Patricia lifted her head from the water, let her feet fall below her, and gulped the lake air. The moonlight was dim, and not much good even to her night-accustomed eyes. She could make out the sky, its canopy of stars—and she could tell the line where the sky met the mountaintops. She could feel the water moving about her, the Old Man’s will working on it.
She drew a shaking breath, and closed her eyes and pursed her lips. She did not so much recite the call as she allowed it to pass through her.
And as she did, the fear slaked away. For in her halting whistles, the simple message she conveyed, was a kind of peace. It felt like forgiveness. She was in the Old Man’s hands, telling Him a message from His own child, the prodigal—a message that He was happy or at least anxious to hear. She looked at the sky, at the dark mountain, and even as the line between the two grew jagged, spires like tree trunks emerging from the lake around her and blocking off the stars, as more branches, more vines seemed to wrap her middle, she thought only of Love.
When the water fell away from her sides and she felt herself lifting over the lake, her naked flesh shivering beneath the ancient gaze in the now-encompassing shadow, she thought: There is no need to take that Love.
I give it. And there is plenty.
7 - The Hippocratic Oath
“Tell me about Mister Juke,” were not the very first words Andrew Waggoner spoke after the morphine haze passed. Those were French, almost certainly profane, and in their particulars a complete mystery to the nurses who tended the doctor as he returned to himself. But if “Tell me about Mister Juke” were not his first words, they were the first ones suitable for polite company; the first ones that got any kind of answer.
Andrew was dozing in the mid-morning when the door opened and Dr. Nils Bergstrom stepped through, alone. Dr. Bergstrom was an exceedingly thin man, and recently so. When Andrew had arrived in the autumn, Bergstrom carried his weight around his belly, and his blond-frosting-to-white mutton-chop sideburns drew attention to thick jowls.

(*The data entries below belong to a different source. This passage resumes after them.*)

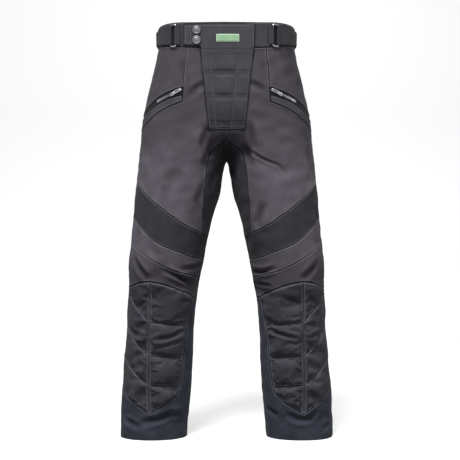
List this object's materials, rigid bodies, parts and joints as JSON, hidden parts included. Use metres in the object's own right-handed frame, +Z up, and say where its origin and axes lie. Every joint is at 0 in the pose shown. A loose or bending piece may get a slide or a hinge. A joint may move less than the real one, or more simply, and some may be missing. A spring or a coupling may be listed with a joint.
{
  "type": "paintball trousers",
  "caption": "Padded paintball trousers filled out as if worn, with quilted fly flap, side straps, slanted zip pockets and quilted knee pads.",
  "frame": {"origin": "middle of the waist opening, level with the waistband's top edge", "axes": "+Z up, from the hems to the waist; the front faces -Y; +X is to the right in the picture, the wearer's left"},
  "size_m": [0.55, 0.2751, 1.0496],
  "materials": {
    "mainCloth": "matt woven nylon and polyester canvas",
    "stretchCloth": "matt dark stretch cloth",
    "waistCloth": "matt woven canvas",
    "padCloth": "quilted woven canvas over foam",
    "shinCloth": "tight woven canvas with a cool sheen",
    "label": "woven label, plain",
    "zipTape": "woven zip tape",
    "strap": "woven elastic strap",
    "ringSteel": "plated steel wire",
    "snapMetal": "dull gunmetal cap",
    "zipMetal": "cast zinc, nickel plated"
  },
  "bodies": {
    "garment": {"waistband_back": "waistCloth", "fly_pad": "waistCloth", "fly_tab": "waistCloth", "waist_label": "label", "snap_upper": "snapMetal", "snap_lower": "snapMetal", "hip_yoke_left": "mainCloth", "hip_yoke_right": "mainCloth", "front_panel_left": "mainCloth", "front_panel_right": "mainCloth", "inner_thigh_left": "stretchCloth", "inner_thigh_right": "stretchCloth", "thigh_band_left": "stretchCloth", "thigh_band_right": "stretchCloth", "knee_yoke_upper_left": "mainCloth", "knee_yoke_upper_right": "mainCloth", "knee_yoke_lower_left": "mainCloth", "knee_yoke_lower_right": "mainCloth", "back_panel_left": "mainCloth", "back_panel_right": "mainCloth", "pocket_zip_left": "zipTape", "pocket_zip_right": "zipTape", "pocket_welt_left": "waistCloth", "pocket_welt_right": "waistCloth", "knee_pad_left": "padCloth", "knee_pad_right": "padCloth", "shin_front_left": "shinCloth", "shin_front_right": "shinCloth", "waistband_front_left": "waistCloth", "waistband_front_right": "waistCloth", "strap_left": "strap", "strap_right": "strap", "strap_loop_left": "waistCloth", "strap_loop_right": "waistCloth", "strap_ring_left": "ringSteel", "strap_ring_right": "ringSteel", "zip_slider_left": "zipMetal", "zip_slider_right": "zipMetal"},
    "pull_left": {"zip_pull_left": "zipMetal"},
    "pull_right": {"zip_pull_right": "zipMetal"}
  },
  "joints": [
    {"name": "pull_hinge_left", "type": "hinge", "parent": "garment", "child": "pull_left", "pos_m": [-0.13596, -0.12247, -0.17837], "axis": [0.4415, -0.1484, -0.8849], "range_deg": [0, 165]},
    {"name": "pull_hinge_right", "type": "hinge", "parent": "garment", "child": "pull_right", "pos_m": [0.13596, -0.12247, -0.17837], "axis": [0.4415, 0.1484, 0.8849], "range_deg": [0, 165]}
  ]
}
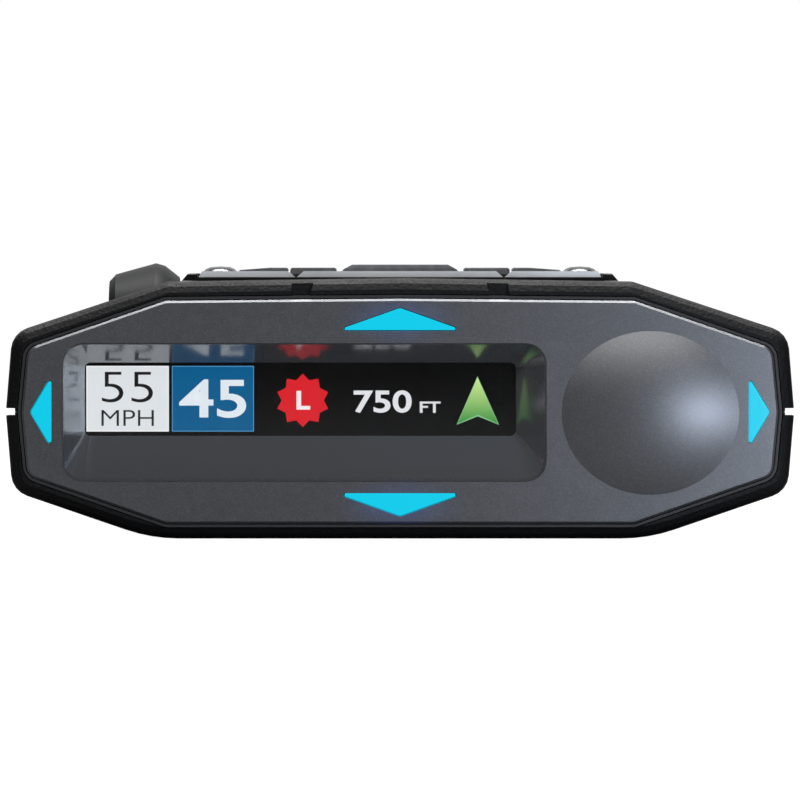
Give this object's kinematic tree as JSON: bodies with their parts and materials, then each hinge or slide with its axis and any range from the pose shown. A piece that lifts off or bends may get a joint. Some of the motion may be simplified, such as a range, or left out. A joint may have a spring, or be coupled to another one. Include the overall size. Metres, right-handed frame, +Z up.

He’d undergone some sor
t of a regime over the winter—although what, Andrew couldn’t say, for he always seemed to be eating—and now the sideburns hung like drapes. He stole close to Andrew’s bedside and bent down toward his face.
Andrew opened his eyes.
“Tell me about Mister Juke,” he said.
Dr. Bergstrom did nothing more than blink, twice, to indicate his surprise. He stood straight, crossed his arms and smiled.
“You don’t want to know how you are doing first?”
Andrew looked down at his legs, lifted each one a few inches and flexed the fingers of both his hands. One of those hands was at the end of an arm splinted to above the elbow, and moving it hurt like a knife-twist.
“Looks like I’m all here,” he said. “It’s pretty sore.”
“I can give you another shot, if you like.”
“Morphine? No thank you.” Andrew knew what morphine did for men, and he knew what it did to them. On balance, he disliked it. “Thank you for offering.” He sighed.
Dr. Bergstrom harrumphed. “You are welcome, Doctor. Now—as to your health: although you did not think to ask, I will tell you.”
“Thank you again.”
“You have injuries of the ligaments in your left hip and knee. Bruising and strain is what it amounts to, but I do not recommend you attempt to walk on it for at least a few days—preferably longer. Doing so will change your mind on morphine.”
“I’ll take that under advisement.”
Dr. Bergstrom gave him a stern look. “I am concerned about your kidneys and bowel so will be watching your emissions in that regard. You have taken a blow to your skull which is not as bad as it might have been; you have avoided serious concussion. But the coincident cuts necessitated a good deal of stitch-work. As is the case with your lower extremities, it is only a matter of time and you should be as fine as you were before the . . . attack. The more serious injury is there.” He indicated Andrew’s right arm—the arm with the splint.